Section 270A provides that if there is “under -reporting” of income under any of the said situations (stated above), then penalty equal to 50% of the tax payable on the under-reported income would be levied. In the case of “under-reporting” of income, two rates for levy of penalty have been prescribed by the statue, as follows:-

  1. When the “under-reporting” is not because of misreporting, the penalty would be 50% of tax payable on the “under-reported” income.
  2. When the “under-reporting” is because of misreporting, the penalty would be 200% of the tax payable on the “under-reported” income.

 Conclusion

The primary point to be noted here is that all cash that is deposited is not definitely income, or for that matter, undisclosed income.

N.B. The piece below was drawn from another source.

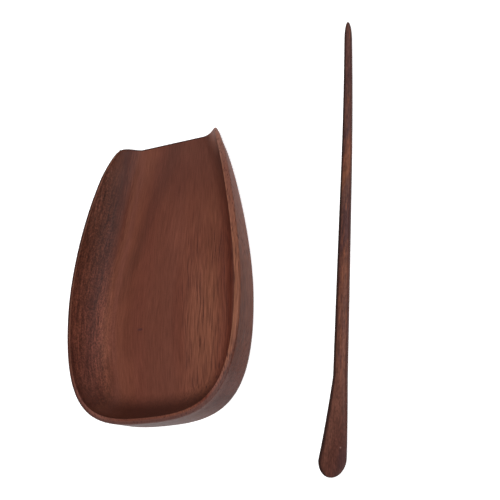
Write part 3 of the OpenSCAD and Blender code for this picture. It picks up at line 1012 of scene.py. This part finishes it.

However, the onus is largely on the assessee to prove that he has not misreported or suppressed any facts while making deposits of the Specified Notes. At the same time, the Department cannot summarily, and without any coherent reasons, reject the explanations offered by the assessees. It is not an exaggeration to say that this drive is likely to result in prolonged litigation and some degree of inconvenience to the assessees. With reports coming in that notices are already being issued seeking explanation for the sources of cash deposits, we can only hope that the ‘ease of doing business principles’ are followed with the Indian residents and assessees.